Elinor Ostrom, the 2009 Nobel Laureate in Economics writes,
The task of measuring performance in the production of public goods will not yield to simple calculations. Performance measurement depends instead on estimates in which indicators or proxy measure are used as estimates of performance. By utilizing multiple indicators, weak measures of performance can be developed even though direct measures of output are not feasible. Private goods are easier to measure, account for, and relate to cost-accounting procedures and management controls.
Private goods are easier to measure because we can exclude potential users from consumption. The private good of shelter is measured by, in part, the number of homeless… those excluded from shelter. How would we exclude consumption of effective deterrence? How would we exclude free-riding on effective supply chain resilience? How would we exclude effective homeland security? Why would we exclude?
Despite the complications, Congress wants better performance measures. GAO is a principled and persistent advocate of performance measures. Any senior official with the temerity to quote Dr. Ostrom would, I expect, be received rather skeptically in most Hill hearing rooms. Most “masters of disaster” would, in any case, welcome meaningful measures. So we keep looking.
Recently a senior FEMA official pointed to a possible relationship between mid-term sales-tax revenues, long-term recovery, and resilience. This made some intuitive sense. We were encouraged.
After a disaster sales-tax revenue almost always shows an immediate spike. For example, according to the Tuscaloosa News in the month following the April 27 tornado, local sales tax revenue of $2.5 million was about $160,000 higher than the same period in 2010 and about $300,000 more than in 2009.
What about one year or more later? Sales tax revenue is a leading indicator, the FEMA official argued, for a whole host of other indicators: population, recovery of the retail sector, sustainable government services, overall economic activity, and more. If following the immediate spike there is a long-term slide in sales-tax receipts this is almost always evidence of non-resilience. The reverse is also true he suggested: stable or higher sales tax revenues signals a range of resilience.

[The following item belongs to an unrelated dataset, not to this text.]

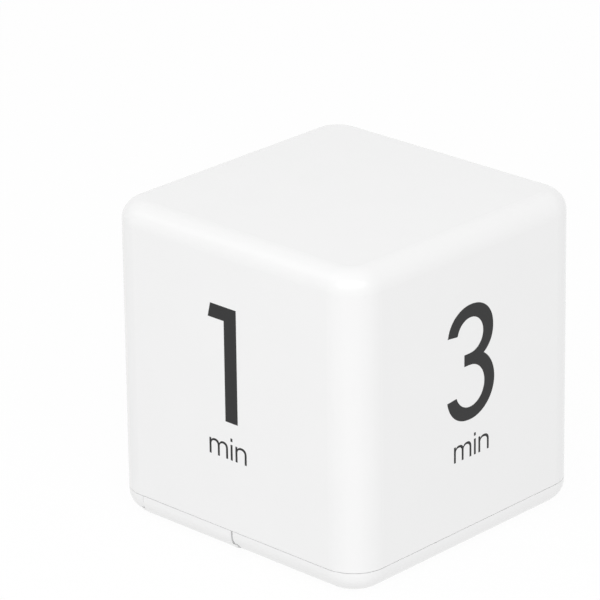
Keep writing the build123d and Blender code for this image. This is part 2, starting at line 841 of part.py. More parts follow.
# Parts soldered on the board
with BuildPart() as chip_blob:
    with BuildSketch(Plane((display_x, blob_y, board_top), x_dir=(1, 0, 0), z_dir=(0, -1, 0))):
        with BuildLine():
            Line((0, blob_height), (0, 0))
            Line((0, 0), (blob_diameter / 2, 0))
            TangentArc((0, blob_height), (blob_diameter / 2, 0), tangent=(1, 0))
        make_face()
    revolve(axis=Axis((display_x, blob_y, board_top), (0, 0, 1)))
chip_blob.part.label = "chip_blob"
export_step(chip_blob.part, "parts/chip_blob.step")

crystal_axis_z = board_top + crystal_diameter / 2
with BuildPart() as crystal:
    with BuildSketch(Plane((crystal_x, blob_y, crystal_axis_z), z_dir=(0, 1, 0))):
        Circle(crystal_diameter / 2)
    extrude(amount=crystal_length)
    chamfer(crystal.edges().filter_by(GeomType.CIRCLE).sort_by(Axis.Y)[-1], length=crystal_edge)
    for side in (-1, 1):
        lead_x = crystal_x + side * crystal_lead_pitch / 2
        with BuildLine() as lead:
            Polyline(
                (lead_x, blob_y + crystal_lead, crystal_axis_z),
                (lead_x, blob_y - crystal_lead_length, crystal_axis_z),
                (lead_x, blob_y - crystal_lead_length, board_top),
            )
        with BuildSketch(Plane(lead.line @ 0, z_dir=lead.line % 0)):
            Circle(crystal_lead / 2)
        sweep(transition=Transition.RIGHT)
crystal.part.label = "crystal"
export_step(crystal.part, "parts/crystal.step")

with BuildPart() as capacitor:
    with BuildSketch(Plane.XY.offset(board_top)):
        with Locations((capacitor_x, capacitor_y)):
            Circle(capacitor_diameter / 2 - capacitor_edge)
    extrude(amount=capacitor_plug)
    with BuildSketch(Plane.XY.offset(board_top + capacitor_plug)):
        with Locations((capacitor_x, capacitor_y)):
            Circle(capacitor_diameter / 2)
    extrude(amount=capacitor_height - capacitor_plug)
    rims = capacitor.edges().filter_by(GeomType.CIRCLE).group_by(Axis.Z)
    fillet(rims[-1], radius=capacitor_edge)
capacitor.part.label = "capacitor"
export_step(capacitor.part, "parts/capacitor.step")

with BuildPart() as chip_parts:
    with BuildSketch(Plane.XY.offset(board_top)):
        with Locations((chip_group_x, blob_y)):
            with GridLocations(chip_part_pitch, chip_part_pitch, chip_columns, chip_rows):
                Rectangle(chip_part_length, chip_part_width)
    extrude(amount=chip_part_height)
chip_parts.part.label = "chip_parts"
export_step(chip_parts.part, "parts/chip_parts.step")

with BuildPart() as transistor:
    with BuildSketch(Plane.XY.offset(board_top)):
        with Locations((transistor_x, transistor_y)):
            Rectangle(transistor_length, transistor_width)
    extrude(amount=transistor_height, taper=transistor_draft_angle)
transistor.part.label = "transistor"
export_step(transistor.part, "parts/transistor.step")


def make_screw(place, bearing_z, drive, head_diameter, head_height, shank_diameter, shank_length, slot_depth):
    """Makes a cross-headed screw from the face under its head; drive is the way it is driven in."""
    with BuildPart() as screw:
        with BuildSketch(Plane((place[0], place[1], bearing_z), z_dir=(0, 0, drive))):
            Circle(shank_diameter / 2)
        extrude(amount=shank_length)
        with BuildSketch(Plane((place[0], place[1], bearing_z), z_dir=(0, 0, -drive))):
            Circle(head_diameter / 2)
        extrude(amount=head_height)
        head_face = bearing_z - drive * head_height
        with BuildSketch(Plane((place[0], place[1], head_face), z_dir=(0, 0, drive))):
            Rectangle(head_diameter * cross_length_share, cross_slot)
            Rectangle(cross_slot, head_diameter * cross_length_share)
        extrude(amount=slot_depth, mode=Mode.SUBTRACT)
    return screw.part


with BuildPart() as cover_screws:
    for place in column_places:
        add(
            make_screw(
                place,
                counterbore_depth,
                1,
                cover_head_diameter,
                cover_head_height,
                cover_screw_diameter,
                cover_screw_length,
                cross_depth,
            )
        )
cover_screws.part.label = "cover_screws"
export_step(cover_screws.part, "parts/cover_screws.step")

with BuildPart() as board_screws:
    for place in post_places:
        add(
            make_screw(
                place,
                board_top,
                -1,
                board_head_diameter,
                board_head_height,
                board_screw_diameter,
                board_screw_length,
                cross_depth,
            )
        )
board_screws.part.label = "board_screws"
export_step(board_screws.part, "parts/board_screws.step")


def make_lead(start_x, height, pad_x):
    """Makes one lead from its solder tab over the battery box and down to its pad on the board."""
    lead_y = back_face - lead_tab_gap - lead_diameter / 2
    with BuildPart() as wire:
        with BuildLine() as route:
            FilletPolyline(
                (start_x, lead_y, height),
                (start_x + tab_width + lead_straight, lead_y, height),
                (pad_x, pad_y, height),
                (pad_x, pad_y, board_top),
                radius=lead_bend,
            )
        with BuildSketch(Plane(route.line @ 0, z_dir=route.line % 0)):
            Circle(lead_diameter / 2)
        sweep()
    expected = pi * (lead_diameter / 2) ** 2 * sum(edge.length for edge in route.edges())
    print("lead, volume against section times length:", round(wire.part.volume / expected, 4))
    return wire.part


red_lead = make_lead(cell_a_x - tab_width / 2, red_lead_z, red_pad_x)
red_lead.label = "red_lead"
export_step(red_lead, "parts/red_lead.step")
black_lead = make_lead(cell_b_x - tab_width / 2, black_lead_z, black_pad_x)
black_lead.label = "black_lead"
export_step(black_lead, "parts/black_lead.step")
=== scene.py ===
import math

import bpy
import numpy as np
from mathutils import Matrix, Vector
from mathutils.geometry import delaunay_2d_cdt


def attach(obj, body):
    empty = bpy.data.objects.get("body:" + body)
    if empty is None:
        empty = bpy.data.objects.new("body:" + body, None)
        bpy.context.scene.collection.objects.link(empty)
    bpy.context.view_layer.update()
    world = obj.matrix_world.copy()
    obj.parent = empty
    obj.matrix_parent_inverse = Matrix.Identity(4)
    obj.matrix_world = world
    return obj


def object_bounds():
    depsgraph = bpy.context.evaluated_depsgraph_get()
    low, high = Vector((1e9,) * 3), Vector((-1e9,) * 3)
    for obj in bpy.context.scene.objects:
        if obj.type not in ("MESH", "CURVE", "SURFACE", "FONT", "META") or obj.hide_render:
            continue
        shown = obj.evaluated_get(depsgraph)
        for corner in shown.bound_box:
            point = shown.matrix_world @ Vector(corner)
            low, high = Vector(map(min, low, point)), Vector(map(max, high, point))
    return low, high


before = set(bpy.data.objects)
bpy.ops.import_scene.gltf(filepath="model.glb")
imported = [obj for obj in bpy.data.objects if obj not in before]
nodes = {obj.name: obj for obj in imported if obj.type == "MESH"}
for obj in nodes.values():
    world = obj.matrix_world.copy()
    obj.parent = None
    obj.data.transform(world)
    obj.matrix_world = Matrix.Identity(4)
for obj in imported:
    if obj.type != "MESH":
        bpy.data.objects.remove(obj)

scene = bpy.context.scene
MM = 0.001
cad_low, cad_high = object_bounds()

# Viewpoint
# The camera stands well back with a long lens, a little above the cube and in front of the upright
# edge between the sides marked 1 and 3. Its sideways steps bring the cube where it stands in the frame.
view_azimuth = math.radians(43.680)
view_elevation = math.radians(22.046)
view_roll = math.radians(-0.810)
view_distance = 766.282 * MM
view_focal_pixels = 4024.677
frame_pixels = 600
cube_centre_pixels = (345.596, 348.801)


def towards(azimuth, elevation):
    """The unit vector from the cube to a place at an azimuth and an elevation in radians."""
    level = math.cos(elevation)
    return Vector((math.sin(azimuth) * level, -math.cos(azimuth) * level, math.sin(elevation)))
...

According to the Greater New Orleans Community Data Center, “City of New Orleans sales tax collections for the first six months of 2011 are at $78.5 million — higher than any other six–month period post–Katrina, and only 2 percent lower than the same months in 2005.” Taken alone this could seem a sign of extraordinary resilience, especially for a city with a considerably reduced population and in the midst of a deep national recession.
Other indicators are mixed: New Orleans school enrollment is 63 percent pre-Katrina numbers and the rate of violent crime is 80 percent higher than the national average. New Orleans has not seen the collapse in employment of other places in the nation, but the biggest employment sectors — energy, tourism, and shipping — are all in decline.
Is New Orleans struggling or strong? Resilient or just hanging on until the next big one?
Greensburg, Kansas is widely celebrated as a premier example of resilience in its creative, courageous response to the May 2007 tornado that devastated the community. Between 2009 and 2010 Kiowa County — Greensburg is the county seat — saw sales tax revenue grow about 3 percent. Does this quantity fairly capture the resilience of Greensburg?
How do we measure homeland security? As input or output, might be the next question.
There is a Hebrew word — transliterated as ‘esher — that is usually translated as happy or blessed. This is the noun form of a verb — transliterated as ‘asher — that means to advance, go straight, make progress.
Do we achieve the noun by experiencing the verb or is experiencing the noun what motivates the action?
“How blessed (‘esher) is the man who finds wisdom and the man who gains understanding. For her profit is better than the profit of silver and her gain better than fine gold. “(Proverbs 3:13-14)
Gold and silver can be precisely measured, valued, and excluded. Wisdom is worth even more, but resists unambiguous measurement. I don’t think wisdom can be excluded (in the economic sense of the term), but it can certainly be elusive.